Desierta con motivo del día festivo, la ciudad de Guadalajara ofreció un respiro, a cuatro días de iniciada la XXII Muestra Nacional de Teatro, que estimula la reflexión.

    Como bien señala Eric Bentley, “los ojos se encuentran sujetos a esta paradoja fisiológica: si fijamos la mirada, dejamos de ver”. Al confrontar la propia mirada con los ojos distanciados de un visitante, el desfile del 20 de noviembre, que atravesó la Muestra, aparece como el contraste de una retórica nacionalista y revolucionaria, con los tiempos de la desilusión global.
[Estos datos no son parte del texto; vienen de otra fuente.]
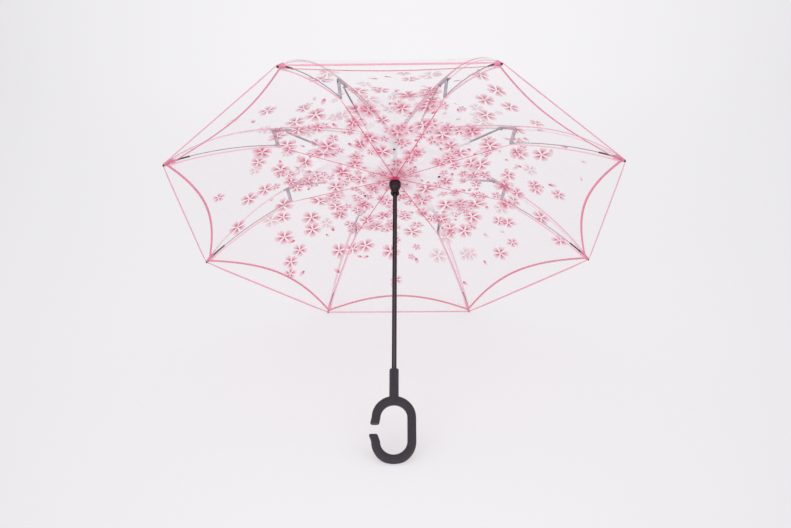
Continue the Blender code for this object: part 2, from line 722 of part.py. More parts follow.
def lower_bar():
    """Straight channel from the runner to the lug, with its rivet's head and stub."""
    pin = lug_pin()
    side, half = LOWER_BAR_SIDE, LOWER_BAR_WIDTH / 2
    line = [Vector(RUNNER_PIN), pin]
    bar = plate("lower_bar", ribbon(line, LOWER_BAR_HALF_HEIGHT), side - half, side + half)
    total = length_of(line)
    inside = [along(line, EYE_PLAIN_LENGTH / total), along(line, 1 - EYE_PLAIN_LENGTH / total)]
    channel = channel_cutter("channel", inside, LOWER_BAR_HALF_HEIGHT, side, LOWER_BAR_WIDTH)
    bar = cut(bar, channel, eye_hole(RUNNER_PIN, side, LOWER_BAR_WIDTH, LOWER_EYE_HOLE))
    rivet = side_rod("rivet", pin, side - half / 2, -EYE_SLOT_HALF, RIVET_RADIUS / 2)
    head = side_rod("head", pin, side - half - RIVET_HEAD, side, RIVET_RADIUS)
    return joined(bar, head, rivet)


def outer_rod_line():
    """The outer rod's line: beside the rib's plane where the bar folds past, in it at the tip."""
    flat = bowed(KNEE, ROD_END, OUTER_ROD_BOW, ROD_STEPS)
    reach = ROD_END[0] - KNEE[0]
    shares = [min(1.0, (ROD_END[0] - x) / reach / (1 - ROD_LANE_SHARE)) for x, z in flat]
    return [Vector((x, SOCKET_SIDE * share, z)) for (x, z), share in zip(flat, shares)]


def lower_rod_line():
    return [Vector((x, 0.0, z)) for x, z in bowed(POST_FOOT, LOWER_ROD_END, LOWER_ROD_BOW, ROD_STEPS)]


def clipped(points, from_start, from_end):
    """The line with a length taken off each end."""
    steps = [points[0] + (points[1] - points[0]).normalized() * from_start]
    steps += points[1:-1]
    steps += [points[-1] + (points[-2] - points[-1]).normalized() * from_end]
    return steps


def outer_rod():
    line = clipped(outer_rod_line(), SOCKET_FLOOR + CLEARANCE, TIP_CAP_WALL + CLEARANCE)
    return tube("outer_rod", line, ROD_RADIUS)


def lower_rod():
    return tube("lower_rod", clipped(lower_rod_line(), SOCKET_FLOOR + CLEARANCE, CLEARANCE), ROD_RADIUS)


def socket(name, points, start, length):
    """A round socket along the first stretch of a rod's line."""
    ahead = (points[1] - points[0]).normalized()
    return rod(name, points[0] + ahead * start, points[0] + ahead * length, SOCKET_RADIUS, TIP_SIDES)


def bore(points, start, length):
    """The hole for a rod along the first stretch of its line."""
    ahead = (points[1] - points[0]).normalized()
    radius = ROD_RADIUS + CLEARANCE
    return rod("bore", points[0] + ahead * start, points[0] + ahead * length, radius, TIP_SIDES)


def knee_link():
    """Knee rivet, the post's two cheeks and web, and the sockets of both rods."""
    knee, foot = Vector(KNEE), Vector(POST_FOOT)
    low, high = -EYE_SLOT_HALF - KNEE_HEAD_WALL, EYE_SLOT_HALF + CHEEK_WALL
    down = (foot - knee).normalized()
    link = plate("knee_link", ribbon([knee, foot], KNEE_RADIUS), low, high)
    outward = Vector((-down.y, down.x))
    web_side = outward * (KNEE_RADIUS - POST_WEB)
    far_side = outward * (-KNEE_RADIUS - OVERRUN)
    open_end = knee + down * POST_OPEN_LENGTH
    top = knee - down * (KNEE_RADIUS + OVERRUN)
    foot_end = foot - down * POST_FOOT_RADIUS
    beyond = outward * (KNEE_RADIUS + OVERRUN)
    slot = [top + beyond, top + far_side, foot_end + far_side]
    slot += [foot_end + web_side, open_end + web_side, open_end + beyond]
    outer, lower = outer_rod_line(), lower_rod_line()
    link = joined(link, socket("outer_socket", outer, -KNEE_RADIUS / 2, SOCKET_DEPTH))
    link = cut(link, plate("slot", slot[::-1], -EYE_SLOT_HALF, EYE_SLOT_HALF))
    link = joined(link, socket("lower_socket", lower, -POST_FOOT_RADIUS / 2, SOCKET_DEPTH))
    for line in (outer, lower):
        link = cut(link, bore(line, SOCKET_FLOOR, SOCKET_DEPTH + OVERRUN))
    inset = KNEE_HEAD_WALL / 2
    return joined(link, side_rod("pin", knee, low + inset, high - inset, KNEE_PIN_RADIUS))


def rib_tip():
    """Moulded tip: a sleeve on the outer rod, a brace socket for the lower rod and a nose."""
    outer, lower = outer_rod_line()[::-1], lower_rod_line()[::-1]
    back = (outer[1] - outer[0]).normalized()
    nose_end = outer[0] - back * TIP_NOSE_LENGTH
    sleeve = tube(
        "rib_tip", [outer[0] + back * TIP_SLEEVE_LENGTH, outer[0], nose_end], SOCKET_RADIUS,
        TIP_NOSE_RADIUS / SOCKET_RADIUS,
    )
    brace_back = (lower[1] - lower[0]).normalized()
    meet = outer[0] + back * SOCKET_DEPTH
    brace = tube("brace", [lower[0] + brace_back * TIP_BRACE_LENGTH, lower[0], meet], BRACE_RADIUS)
    return cut(
        joined(sleeve, brace),
        bore(outer, TIP_CAP_WALL, TIP_SLEEVE_LENGTH + TIP_BRACE_LENGTH),
        bore(lower, 0.0, TIP_BRACE_LENGTH + OVERRUN),
    )


# Canopies

def between_rows(profile, row):
    """A place on the profile, counted in rows from its start."""
    whole = min(int(row), len(profile) - 2)
    return profile[whole].lerp(profile[whole + 1], row - whole)


def film(name, profile, scallop_share, sag_share):
    """A canopy as an open surface: the rib's profile carried round, drawn in between ribs."""
    rows = len(profile) - 1
    shape = bmesh.new()
    grid = []
    for column in range(RIB_COUNT * FILM_COLUMNS):
        rib, part = divmod(column, FILM_COLUMNS)
        across = part / FILM_COLUMNS
        hollow = 4 * across * (1 - across)
        line = []
        for row in range(rows + 1):
            share = row / rows
            place = between_rows(profile, row * (1 - scallop_share * hollow))
            first, second = rib_angle(rib), rib_angle(rib + 1)
            start = Vector((place.x * math.cos(first), place.x * math.sin(first), place.y))
            end = Vector((place.x * math.cos(second), place.x * math.sin(second), place.y))
            point = start.lerp(end, across)
            point.z -= (end - start).length * sag_share * hollow * 4 * share * (1 - share)
            line.append(shape.verts.new(point))
        grid.append(line)
    for column, line in enumerate(grid):
        following = grid[(column + 1) % len(grid)]
        for row in range(rows):
            shape.faces.new((line[row], line[row + 1], following[row + 1], following[row]))
    mesh = bpy.data.meshes.new(name)
    shape.to_mesh(mesh)
    shape.free()
    sheet = draft(name, mesh)
    wall = sheet.modifiers.new("Film", "SOLIDIFY")
    wall.thickness = FILM
    wall.offset = 0.0
    return settled(sheet)


def even_profile(stretches):
    """One line through stretches of points, each stretch given with its number of rows."""
    points = []
    for line, rows in stretches:
        points += [along(line, i / rows) for i in range(rows)]
    return points + [Vector(stretches[-1][0][-1])]


def outer_canopy():
    """The upper film: a dome over the bars and rods, with a straight-edged octagon hem."""
    collar = [OUTER_FILM_CENTRE, OUTER_FILM_COLLAR]
    inside = bowed(OUTER_FILM_COLLAR, OUTER_FILM_KNEE, OUTER_FILM_BOW, 3 * FILM_ROWS_INSIDE)
    outside = bowed(OUTER_FILM_KNEE, OUTER_CORNER, OUTER_FILM_EDGE_BOW, 3 * FILM_ROWS_OUTSIDE)
    profile = even_profile([(collar, 1), (inside, FILM_ROWS_INSIDE), (outside, FILM_ROWS_OUTSIDE)])
    return film("outer_canopy", profile, 0.0, PANEL_SAG_SHARE)


def inner_canopy():
    """The lower film: gathered round the runner, near flat to the posts' feet, then down to the tips."""
    collar = [INNER_FILM_FOOT, INNER_FILM_CENTRE]
    inside = [INNER_FILM_CENTRE, INNER_FILM_KNEE]
    outside = bowed(INNER_FILM_KNEE, INNER_CORNER, INNER_FILM_EDGE_BOW, 3 * FILM_ROWS_OUTSIDE)
    profile = even_profile([(collar, 1), (inside, FILM_ROWS_INSIDE), (outside, FILM_ROWS_OUTSIDE)])
    return film("inner_canopy", profile, INNER_SCALLOP_SHARE, 0.0)


# Assembly

def rib_angle(index):
    return math.radians(FIRST_RIB_DEG) + 2 * math.pi * index / RIB_COUNT


def empty(name, parent, place, collection, turn=0.0):
    """An empty at a hinge, at a place in the model's frame or in the rib's."""
    made = bpy.data.objects.new(name, None)
    made.empty_display_size = SHAFT_RADIUS
    collection.objects.link(made)
    made.parent = parent
    made.location = place
    made.rotation_euler = (0.0, 0.0, turn)
    return made


def shaded(mesh):
    mesh.shade_smooth()
    mesh.set_sharp_from_angle(angle=math.radians(35))


def finished(thing, finish, collection, origin=(0.0, 0.0, 0.0), parent=None):
    """Puts a central piece in the umbrella's collection, with its origin where it turns or slides."""
    mesh = thing.data
    name = thing.name
    mesh.transform(Matrix.Translation(-Vector(origin)))
    bpy.data.objects.remove(thing, do_unlink=True)
    return placed(name, mesh, finish, collection, origin if parent is None else (0.0, 0.0, 0.0), parent)


def placed(name, mesh, finish, collection, location, parent):
    made = bpy.data.objects.new(name, mesh)
    collection.objects.link(made)
    made.parent = parent
    made.location = location
    mesh.materials.clear()
    mesh.materials.append(finish)
    shaded(mesh)
    return made


def rib_mesh(thing, origin):
    """A rib piece's mesh about its hinge."""
    mesh = thing.data
    mesh.transform(Matrix.Translation((-origin[0], 0.0, -origin[1])))
    bpy.data.objects.remove(thing, do_unlink=True)
    return mesh


def ribs(collection, runner_frame, finishes):
    """All ribs: each has its upper bar, knee link, two rods and tip, and its lower bar."""
    bar_mesh = rib_mesh(upper_bar(), NOTCH_PIN)
    lower_mesh = rib_mesh(lower_bar(), RUNNER_PIN)
    outer_pieces = [
        ("knee_link", rib_mesh(knee_link(), KNEE), finishes["link"]),
        ("outer_rod", rib_mesh(outer_rod(), KNEE), finishes["fibre"]),
        ("lower_rod", rib_mesh(lower_rod(), KNEE), finishes["fibre"]),
        ("rib_tip", rib_mesh(rib_tip(), KNEE), finishes["moulding"]),
    ]
    for i in range(RIB_COUNT):
        number = i + 1
        frame = empty(f"rib_frame_{number}", None, (0.0, 0.0, 0.0), collection, rib_angle(i))
        top = empty(f"upper_hinge_{number}", frame, (NOTCH_PIN[0], 0.0, NOTCH_PIN[1]), collection)
        knee = empty(
            f"knee_hinge_{number}", top, (KNEE[0] - NOTCH_PIN[0], 0.0, KNEE[1] - NOTCH_PIN[1]), collection
        )
        slide = empty(f"runner_side_{number}", runner_frame, (0.0, 0.0, 0.0), collection, rib_angle(i))
        low = empty(f"lower_hinge_{number}", slide, (RUNNER_PIN[0], 0.0, 0.0), collection)
        at_hinge = (0.0, 0.0, 0.0)
        placed(f"upper_bar_{number}", bar_mesh, finishes["steel"], collection, at_hinge, top)
        placed(f"lower_bar_{number}", lower_mesh, finishes["steel"], collection, at_hinge, low)
        for name, mesh, finish in outer_pieces:
            placed(f"{name}_{number}", mesh, finish, collection, at_hinge, knee)


def main():
    for thing in list(bpy.data.objects):
        bpy.data.objects.remove(thing, do_unlink=True)
    collection = bpy.data.collections.new("Reverse umbrella")
    bpy.context.scene.collection.children.link(collection)
    finishes = {
        "grip": material("Soft grip", (0.055, 0.050, 0.060), 0.55),
        "gloss": material("Black gloss", (0.012, 0.011, 0.012), 0.18),
        "steel": material("Black steel", (0.06, 0.06, 0.065), 0.35, metallic=0.6),
        "link": material("Grey link", (0.17, 0.165, 0.18), 0.45),
        "fibre": material("Grey fibre", (0.30, 0.30, 0.31), 0.4),
        "moulding": material("Black moulding", (0.03, 0.03, 0.032), 0.4),
        "wire": material("Steel wire", (0.5, 0.5, 0.52), 0.25, metallic=1.0),
        "clear": material("Clear film", (0.93, 0.90, 0.92), 0.1, alpha=0.35),
    }
    finished(handle(), finishes["grip"], collection)
    finished(shaft(), finishes["gloss"], collection)
    finished(top_notch(), finishes["moulding"], collection)
    finished(
        ring("notch_wire", NOTCH_PIN_RADIUS, NOTCH_PIN_HEIGHT, WIRE_RADIUS, WIRE_STEPS),
        finishes["wire"], collection,
    )
    finished(top_cap(), finishes["moulding"], collection)
    finished(stop_pin(), finishes["wire"], collection)
    finished(
        catch("upper_catch", UPPER_CATCH_PIN_HEIGHT, 1), finishes["wire"], collection,
        origin=(0.0, 0.0, UPPER_CATCH_PIN_HEIGHT),
    )
    finished(
        catch("lower_catch", LOWER_CATCH_PIN_HEIGHT, -1), finishes["wire"], collection,
        origin=(0.0, 0.0, LOWER_CATCH_PIN_HEIGHT),
    )
    runner_place = (0.0, 0.0, RUNNER_PIN_HEIGHT)
    runner_frame = empty("runner_frame", None, runner_place, collection)
    finished(runner(), finishes["gloss"], collection, origin=runner_place, parent=runner_frame)
    runner_ring = wire_radius_at(RUNNER_PIN_RADIUS, LOWER_BAR_SIDE)
    finished(
        ring("runner_wire", runner_ring, RUNNER_PIN_HEIGHT, WIRE_RADIUS, WIRE_STEPS),
        finishes["wire"], collection, origin=runner_place, parent=runner_frame,
    )
    finished(outer_canopy(), finishes["clear"], collection)
    finished(inner_canopy(), finishes["clear"], collection)
    ribs(collection, runner_frame, finishes)


main()
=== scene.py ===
import math

import bmesh
import bpy
from mathutils import Matrix, Vector


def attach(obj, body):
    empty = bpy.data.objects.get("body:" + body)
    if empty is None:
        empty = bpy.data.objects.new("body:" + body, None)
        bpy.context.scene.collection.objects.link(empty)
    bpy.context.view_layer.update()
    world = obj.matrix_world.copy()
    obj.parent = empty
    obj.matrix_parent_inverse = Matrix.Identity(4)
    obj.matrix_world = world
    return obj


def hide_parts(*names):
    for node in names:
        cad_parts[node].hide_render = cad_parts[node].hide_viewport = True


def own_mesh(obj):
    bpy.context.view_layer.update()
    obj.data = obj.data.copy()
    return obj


bl_info = {
    "name": "Reverse umbrella",
    "version": (1, 0, 0),
    "blender": (4, 5, 0),
    "location": "3D View > Sidebar > Umbrella",
    "description": "Dresses the frame of a reverse umbrella with its grip, clear canopies and eyelets",
    "category": "Object",
}

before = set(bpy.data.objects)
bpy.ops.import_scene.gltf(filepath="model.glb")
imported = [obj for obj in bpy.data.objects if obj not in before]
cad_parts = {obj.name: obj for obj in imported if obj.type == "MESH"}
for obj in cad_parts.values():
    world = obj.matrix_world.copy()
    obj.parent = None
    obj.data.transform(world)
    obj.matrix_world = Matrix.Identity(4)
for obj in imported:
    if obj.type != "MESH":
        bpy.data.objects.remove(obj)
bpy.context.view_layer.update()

MM = 0.001
RIB_COUNT = 8
FIRST_RIB = math.radians(22.5)
RIB_PITCH = 2 * math.pi / RIB_COUNT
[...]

    Lo mismo sucede con el teatro, donde se repiten acríticamente las fórmulas ensayadas en contextos novedosos y donde “el mensaje de la excesiva esperanza” (como apunta nuestro huésped y amigo Georges Banu), repetido rutinariamente, opaca la legítima esperanza en los hallazgos mínimos o las pequeñas revelaciones.

    Desgastados por el aislamiento, el encuentro nacional nos muestra casi los mismos rostros de una generación de teatreros que, a imagen y semejanza del Teatro Universitario de los setentas (un teatro “con alma”, según Fernando de Ita), produjeron algunos espacios de lucidez en los primeros años de la década pasada.

    La confusión de las rutinas con las instituciones, la costumbre con la tradición, hace que por vigésima segunda ocasión la esperanza se asiente en la generación espontánea, en la milagrosa aparición del soplo de vida, del aliento necesario para seguirse reuniendo.

    A más de sesenta años de expedido, no deja de doler el certero diagnóstico de don Rodolfo Usigli: “Con excepción del teatro autóctono y del teatro religioso, los movimientos teatrales de México se distinguen por una falta de tendencias y una penuria de finalidades. Hay individuos, pero no hay una sociedad teatral”.

 

    En los páramos yermos del teatro regional, donde obras tan endebles como El camino de los pasos peligrosos (que dirige Boris Schoemann) corren el riesgo de convertirse en referencias, despunta nuevamente la sombra protectora de Oscar Liera.

    Cobijados por su frescura, los teatreros del Noroeste han sido los únicos capaces de crear y sostener instituciones (por pequeñas que éstas sean) con o sin la ayuda de los gobiernos locales y los programas de cultura a nivel nacional, y articular un discurso dramático y escénico congruentes.

    No es casual entonces que Cartas al pie de un árbol, escrita y dirigida por Ángel Norzagaray (quien participa también en la resistencia contra la posible suspensión de los comodatos en los teatros del IMSS), haya sido hasta hoy la obra que, en el consenso de los especialistas, presente los más sólidos rasgos artísticos.

    Como no es casual, tampoco, que en la programación de esta Muestra Nacional se incluyan tres espectáculos sinaloenses: Los fantasmas de aserrín, dirigida por Rodolfo Arriaga con la célula madre del TATUAS; Muchacha del alma, puesta en escena por Alberto Solian; y Aplausos para Mariana, el debut como director de Arturo Díaz de Sandi, otro egresado del taller universitario.

    Bajo este ejemplo articulador de esfuerzos, los hacedores del teatro nacional tendrían que replantear su quehacer, consolidar sus propuestas, recuperar su alma. Sólo entonces reaparecerá el espíritu de intercambio y auténtica confrontación que originó la existencia de la Muestra Nacional de Teatro, “un acto –como lo indica Mauricio Jiménez en las escuetas páginas de la revista Espacio Escénico– que tiene, primero, una obligación de ser”.